● DATASET EXCERPT
====
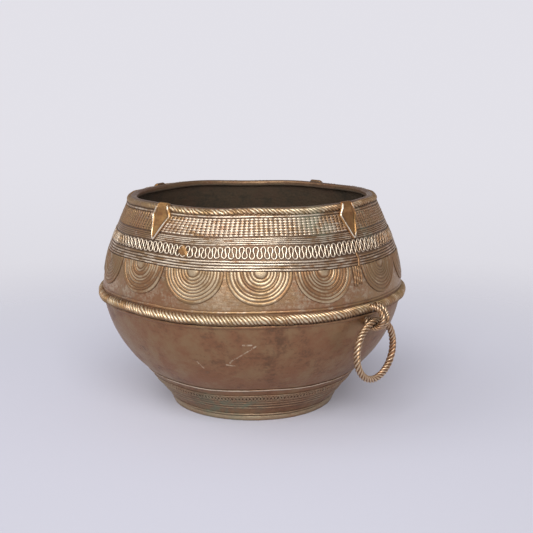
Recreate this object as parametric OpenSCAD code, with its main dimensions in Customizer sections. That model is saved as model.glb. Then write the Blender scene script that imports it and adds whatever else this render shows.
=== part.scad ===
// Cast brass grain bowl: a round-bellied bowl with applied wax-thread ornament and a swinging ring.
// Millimetres. +Z is up, the origin is on the bowl's axis at the table, and the ring hangs on the +X side.

/* [Bowl] */
// Height from the table to the top of the lip
bowl_h = 102; // [101:0.5:103]
// Outer radius of the foot
foot_r = 40.2; // [38:0.1:42]
// Height where the straight foot cone meets the round belly
kink_z = 19; // [18:0.5:20]
// Height of the shoulder, where the bowl is widest
shoulder_z = 56.8; // [56:0.1:57.5]
// Height where the round upper belly runs into the straight neck
neck_z = 84; // [82:0.5:86]
// Thickness of the cast wall
wall_t = 3; // [2.5:0.1:3.5]

/* [Belly arcs] */
// Radius of the lower belly's arc
lower_arc_r = 57; // [56:0.5:58]
// Height of the lower arc's centre
lower_arc_z = 62.3; // [61.5:0.1:63]
// Radius of the upper belly's arc
upper_arc_r = 70; // [69.5:0.1:70.5]
// Distance of the upper arc's centre from the axis
upper_arc_x = 2.5; // [2:0.1:3]
// Height of the upper arc's centre
upper_arc_z = 55.5; // [55:0.1:56]

/* [Threads] */
// Thickness of a plain wax thread
thread_d = 1; // [0.8:0.05:1.05]
// Thickness of a fine wax thread
fine_thread_d = 0.7; // [0.6:0.05:0.72]
// How far a thread or a flat band stands proud of the wall
proud = 0.5; // [0.4:0.05:0.55]
// Radius of the twisted rope on the shoulder
shoulder_rope_r = 2.2; // [2:0.05:2.3]
// Radius of the twisted rope on the rim
rim_rope_r = 1.55; // [1.4:0.05:1.6]

/* [Scallops] */
// Number of half-round scallops
scallop_count = 15; // [15]
// Radius of a scallop
scallop_r = 14.05; // [13.5:0.05:14.1]
// Height of the straight top edge of the scallops
scallop_top = 76.5; // [76.3:0.1:76.6]
// Angle from one scallop to the next
scallop_pitch = 23.65; // [23.6:0.01:23.7]

/* [Ring] */
// Radius of the swinging ring, to the middle of its rod
ring_r = 13.3; // [13:0.1:13.5]
// Radius of the ring's twisted rod
ring_rod_r = 1.5; // [1.4:0.05:1.55]
// Radius of the near staple strand, to the middle of the strand
staple_r = 4.9; // [4.8:0.05:5]
// Radius of the staple's twisted strands
strand_r = 1.05; // [1:0.01:1.08]
// Free space between the ring and the staple
ring_gap = 0.3; // [0.25:0.05:0.4]

/* [Hidden] */
$fn = 96;

// Colours of the aged metal
wall_colour = [0.45, 0.33, 0.24];
thread_colour = [0.66, 0.55, 0.38];
tab_colour = [0.62, 0.43, 0.22];
rope_colour = [0.70, 0.58, 0.40];

// How deep a thread or a band is fused into the wall
fused = 0.3;

// Foot: a low rim round a slightly raised underside
foot_h = 2.4;
foot_rim_w = 3.7;
underside_z = 1;
floor_z = 4.5;
floor_r = foot_r - 2.2;

// Lip: a thicker edge with a small ledge under it on the inside
lip_h = 3;
lip_in_r = 55.3;

// Both belly arcs meet at the shoulder
function arc_reach(radius, height) = sqrt(radius * radius - height * height);
shoulder_r = upper_arc_x + arc_reach(upper_arc_r, shoulder_z - upper_arc_z);
lower_arc_x = shoulder_r - arc_reach(lower_arc_r, lower_arc_z - shoulder_z);
kink_r = lower_arc_x + arc_reach(lower_arc_r, lower_arc_z - kink_z);
neck_r = upper_arc_x + arc_reach(upper_arc_r, neck_z - upper_arc_z);

// The neck goes on straight from the end of the upper arc
neck_slope = (neck_z - upper_arc_z) / (neck_r - upper_arc_x);
neck_tilt = atan(neck_slope);

// The inside of the neck, up to the ledge
neck_in_r = upper_arc_x + arc_reach(upper_arc_r - wall_t, neck_z - upper_arc_z);
ledge_z = bowl_h - lip_h;
ledge_r = neck_in_r - neck_slope * (ledge_z - neck_z);

// Outer radius of the bare wall at a height
function wall_r(z) =
    z <= kink_z ? foot_r + (kink_r - foot_r) * (z - foot_h) / (kink_z - foot_h) :
    z <= shoulder_z ? lower_arc_x + arc_reach(lower_arc_r, lower_arc_z - z) :
    z <= neck_z ? upper_arc_x + arc_reach(upper_arc_r, z - upper_arc_z) :
    neck_r - neck_slope * (z - neck_z);

// Points up both belly arcs, moved inwards by an inset, from the kink to the neck
lower_steps = 16;
upper_steps = 12;
function belly_points(inset) = concat(
    [for (i = [0:lower_steps]) let (z = kink_z + (shoulder_z - kink_z) * i / lower_steps)
        [lower_arc_x + arc_reach(lower_arc_r - inset, lower_arc_z - z), z]],
    [for (i = [1:upper_steps]) let (z = shoulder_z + (neck_z - shoulder_z) * i / upper_steps)
        [upper_arc_x + arc_reach(upper_arc_r - inset, z - upper_arc_z), z]]
);
function reversed(points) = [for (i = [len(points) - 1:-1:0]) points[i]];

// Section of a band that follows the wall between two heights, from one offset to another
function band_section(z0, z1, low, high, steps = 4) = concat(
    [for (i = [0:steps]) let (z = z0 + (z1 - z0) * i / steps) [wall_r(z) + high, z]],
    [for (i = [steps:-1:0]) let (z = z0 + (z1 - z0) * i / steps) [wall_r(z) + low, z]]
);

// Heights of the ornament, from the foot to the rim
foot_wire_z = 3.4;
foot_thread_z = [7.7, 9.3, 10.9];
braid_z = [12, 15.7];
shoulder_wire_z = [53.6, 59.7];
band_wire_z = [77.2, 78.3, 79.4, 80.5];
meander_z = [81.2, 86.8];
neck_wire_z = [87.4, 88.15, 88.9, 89.65];
lattice_wire_z = [for (i = [0:6]) 90.95 + 1.07 * i];
lattice_z = [90.35, 98];
rib_proud = proud / 2;
rim_wire_z = 98.52;
rim_rope_z = bowl_h - 1.7;
rim_rope_x = wall_r(rim_rope_z) - 0.4;

// Scallops: the row is open where the thread strip hangs
scallop_first = 8.9;
scallop_proud = 0.6;
boss_r = 2.9;
boss_proud = 0.9;
function scallop_name(i) = str("scallop_", i < 10 ? "0" : "", i);

// Kite-shaped tabs on the neck
tab_angles = [-86.7, -2.3, 98, -172];
tab_low_z = 86.6;
tab_wide_z = 97;
tab_top_z = 102;
tab_wide = 11.2;
tab_top_wide = 5.6;
tab_from = proud + 0.15;
tab_t = 1.2;

// Repair patch over the meander
patch_angle = -72;
patch_wide = 4.6;
patch_z = [81.7, 86.2];
patch_from = proud + 0.02;
patch_to = proud + 0.5;

// Thread strip: thread ends that hang between two scallops, with a narrow ridge over the band wires
strip_angle = -5.55;
strip_wide = 5.6;
strip_low_z = 67;
strip_proud = proud + 0.35;
ridge_angle = -4;
ridge_wide = 1.9;
ridge_z = [75.7, 81.9];
ridge_over = proud + 0.12;
ridge_proud = proud + 0.6;

// Staple: two strands side by side, the far one a little larger
staple_x = shoulder_r + 3.1;
staple_z = shoulder_z - 4;
strand_y = 1.12;
far_staple_r = staple_r + 0.25;

// The ring hangs from the inside of the staple, on a level axis through the top of its rod
ring_top_z = staple_z - (staple_r - strand_r - ring_rod_r - ring_gap);
ring_z = ring_top_z - ring_r;

// A ring of thread laid round the wall
module ring_thread(z, d) {
    color(thread_colour)
        rotate_extrude()
            translate([wall_r(z) + proud - d / 2, z])
                circle(d = d);
}

// A flat band of thread work laid round the wall
module ring_band(z, stands) {
    color(thread_colour)
        rotate_extrude()
            polygon(band_section(z[0], z[1], -fused, stands));
}

// Everything between two heights, on the outer side of the axis
module between(z0, z1) {
    intersection() {
        children();
        translate([0, z0])
            square([upper_arc_r + 20, z1 - z0]);
    }
}

// The bowl is one turned section: up the outside from the axis, over the lip, and down the inside
module bowl_shell() {
    rim_in = foot_r - foot_rim_w;
    color(wall_colour)
        rotate_extrude()
            polygon(concat(
                [[0, underside_z], [rim_in, underside_z], [rim_in, foot_h], [foot_r, foot_h]],
                belly_points(0),
                [[wall_r(bowl_h), bowl_h], [lip_in_r, bowl_h], [lip_in_r, ledge_z], [ledge_r, ledge_z]],
                reversed(belly_points(wall_t)),
                [[floor_r, floor_z], [0, floor_z]]
            ));
}

module foot_rim() {
    color(wall_colour)
        rotate_extrude()
            translate([foot_r - foot_rim_w, 0])
                square([foot_rim_w, foot_h]);
}

module shoulder_rope() {
    color(rope_colour)
        rotate_extrude()
            translate([shoulder_r + 0.3, shoulder_z])
                circle(r = shoulder_rope_r);
}

module rim_rope() {
    color(rope_colour)
        rotate_extrude()
            translate([rim_rope_x, rim_rope_z])
                circle(r = rim_rope_r);
}

// A pad that follows the upper belly, cut to a round outline below the scallops' top edge
module scallop_pad(radius, stands) {
    half_angle = 13;
    intersection() {
        rotate([0, 0, -half_angle])
            rotate_extrude(angle = 2 * half_angle)
                between(scallop_top - radius - 1, scallop_top)
                    translate([upper_arc_x, upper_arc_z])
                        difference() {
                            circle(r = upper_arc_r + stands);
                            circle(r = upper_arc_r - fused);
                        }
        translate([0, 0, scallop_top])
            rotate([0, 90, 0])
                cylinder(r = radius, h = upper_arc_r + 20);
    }
}

// Scallop i hangs below the band wires, with a round boss at the middle of its top edge
module scallop(i) {
    color(thread_colour)
        rotate([0, 0, scallop_first + scallop_pitch * (i - 1)])
            union() {
                scallop_pad(scallop_r, scallop_proud);
                scallop_pad(boss_r, boss_proud);
            }
}

// Tab i: a flat kite that lies along the slope of the neck, over the threads and the rim rope
module rim_tab(i) {
    mid_z = tab_wide_z;
    up = (tab_top_z - mid_z) / cos(neck_tilt);
    down = (mid_z - tab_low_z) / cos(neck_tilt);
    color(tab_colour)
        rotate([0, 0, tab_angles[i - 1]])
            translate([wall_r(mid_z), 0, mid_z])
                rotate([0, -neck_tilt, 0])
                    translate([tab_from, 0, 0])
                        rotate([90, 0, 90])
                            linear_extrude(tab_t)
                                polygon([[-tab_top_wide / 2, up], [tab_top_wide / 2, up],
                                         [tab_wide / 2, 0], [0.4, -down], [-0.4, -down],
                                         [-tab_wide / 2, 0]]);
}

// A short stretch of band round a middle angle, between two heights and two offsets from the wall
module curved_pad(middle, wide, z, low, high) {
    sweep = wide / wall_r(z[0]) * 180 / PI;
    rotate([0, 0, middle - sweep / 2])
        rotate_extrude(angle = sweep)
            polygon(band_section(z[0], z[1], low, high));
}

module repair_patch() {
    color(tab_colour)
        curved_pad(patch_angle, patch_wide, patch_z, patch_from, patch_to);
}

// The strip is fused to the wall between two scallops, and its ridge runs up over the band wires
module thread_strip() {
    color(tab_colour)
        union() {
            curved_pad(strip_angle, strip_wide, [strip_low_z, scallop_top], -fused, strip_proud);
            curved_pad(ridge_angle, ridge_wide, ridge_z, ridge_over, ridge_proud);
        }
}

// A strand of the staple: a ring of rod that stands edge-on to the wall, half sunk in it
module staple_strand(y, radius) {
    color(rope_colour)
        translate([staple_x, y, staple_z])
            rotate([90, 0, 0])
                rotate_extrude()
                    translate([radius, 0])
                        circle(r = strand_r);
}

module swing_ring() {
    color(rope_colour)
        translate([staple_x, 0, ring_z])
            rotate([0, 90, 0])
                rotate_extrude()
                    translate([ring_r, 0])
                        circle(r = ring_rod_r);
}

bowl_shell();
foot_rim();
ring_thread(foot_wire_z, thread_d);  // foot_wire
for (i = [1:3])
    ring_thread(foot_thread_z[i - 1], thread_d);
ring_band(braid_z, proud);  // foot_braid
ring_thread(kink_z, thread_d);  // foot_band_wire
ring_thread(shoulder_wire_z[0], thread_d);  // shoulder_wire_lower
shoulder_rope();
ring_thread(shoulder_wire_z[1], thread_d);  // shoulder_wire_upper
for (i = [1:scallop_count])
    scallop(i);
for (i = [1:4])
    ring_thread(band_wire_z[i - 1], thread_d);
ring_band(meander_z, proud);  // meander_wire
for (i = [1:4])
    ring_thread(neck_wire_z[i - 1], fine_thread_d);
for (i = [1:7])
    ring_thread(lattice_wire_z[i - 1], thread_d);
ring_band(lattice_z, rib_proud);  // lattice_ribs
ring_thread(rim_wire_z, thread_d);  // rim_wire
rim_rope();
for (i = [1:4])
    rim_tab(i);
repair_patch();
thread_strip();
staple_strand(-strand_y, staple_r);  // staple_strand_near
staple_strand(strand_y, far_staple_r);  // staple_strand_far
swing_ring();
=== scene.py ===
"""Looks of a cast brass grain bowl: relief, patina, light and camera, built round its CAD frame.

Metres, +Z up. The origin is on the bowl's axis at the table, and the ring hangs on the +X side.
Angles round the bowl are counted from +X. A point on the bowl is an angle, a height z and a height
above the bare wall, which on_wall() turns into a place.
"""

import math

import bpy
import numpy as np
from mathutils import Matrix, Vector


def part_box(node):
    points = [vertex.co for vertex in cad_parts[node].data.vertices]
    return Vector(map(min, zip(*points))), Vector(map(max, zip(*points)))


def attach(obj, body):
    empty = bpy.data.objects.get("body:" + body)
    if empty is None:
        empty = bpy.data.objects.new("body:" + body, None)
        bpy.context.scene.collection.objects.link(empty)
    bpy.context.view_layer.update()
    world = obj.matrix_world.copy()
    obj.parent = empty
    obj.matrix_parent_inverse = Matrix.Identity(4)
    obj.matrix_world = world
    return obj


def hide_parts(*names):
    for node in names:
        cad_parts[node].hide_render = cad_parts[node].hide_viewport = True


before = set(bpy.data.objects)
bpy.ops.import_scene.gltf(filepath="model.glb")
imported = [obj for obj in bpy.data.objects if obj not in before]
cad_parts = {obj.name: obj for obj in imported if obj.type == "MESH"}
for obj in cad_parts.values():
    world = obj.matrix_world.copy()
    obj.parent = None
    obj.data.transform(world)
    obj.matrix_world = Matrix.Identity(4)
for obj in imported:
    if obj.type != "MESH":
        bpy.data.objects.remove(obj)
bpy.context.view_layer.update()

MM = 0.001
TURN = 2 * math.pi
rng = np.random.default_rng(11)


# ---- sizes, read from the CAD frame -------------------------------------------------------------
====
Nothing beyond the required lines should be retyped: start with the line that contains "for (i = [1:3])" and finish with the line that contains "before = set(bpy.data.objects)".

for (i = [1:3])
    ring_thread(foot_thread_z[i - 1], thread_d);
ring_band(braid_z, proud);  // foot_braid
ring_thread(kink_z, thread_d);  // foot_band_wire
ring_thread(shoulder_wire_z[0], thread_d);  // shoulder_wire_lower
shoulder_rope();
ring_thread(shoulder_wire_z[1], thread_d);  // shoulder_wire_upper
for (i = [1:scallop_count])
    scallop(i);
for (i = [1:4])
    ring_thread(band_wire_z[i - 1], thread_d);
ring_band(meander_z, proud);  // meander_wire
for (i = [1:4])
    ring_thread(neck_wire_z[i - 1], fine_thread_d);
for (i = [1:7])
    ring_thread(lattice_wire_z[i - 1], thread_d);
ring_band(lattice_z, rib_proud);  // lattice_ribs
ring_thread(rim_wire_z, thread_d);  // rim_wire
rim_rope();
for (i = [1:4])
    rim_tab(i);
repair_patch();
thread_strip();
staple_strand(-strand_y, staple_r);  // staple_strand_near
staple_strand(strand_y, far_staple_r);  // staple_strand_far
swing_ring();
=== scene.py ===
"""Looks of a cast brass grain bowl: relief, patina, light and camera, built round its CAD frame.

Metres, +Z up. The origin is on the bowl's axis at the table, and the ring hangs on the +X side.
Angles round the bowl are counted from +X. A point on the bowl is an angle, a height z and a height
above the bare wall, which on_wall() turns into a place.
"""

import math

import bpy
import numpy as np
from mathutils import Matrix, Vector


def part_box(node):
    points = [vertex.co for vertex in cad_parts[node].data.vertices]
    return Vector(map(min, zip(*points))), Vector(map(max, zip(*points)))


def attach(obj, body):
    empty = bpy.data.objects.get("body:" + body)
    if empty is None:
        empty = bpy.data.objects.new("body:" + body, None)
        bpy.context.scene.collection.objects.link(empty)
    bpy.context.view_layer.update()
    world = obj.matrix_world.copy()
    obj.parent = empty
    obj.matrix_parent_inverse = Matrix.Identity(4)
    obj.matrix_world = world
    return obj


def hide_parts(*names):
    for node in names:
        cad_parts[node].hide_render = cad_parts[node].hide_viewport = True


before = set(bpy.data.objects)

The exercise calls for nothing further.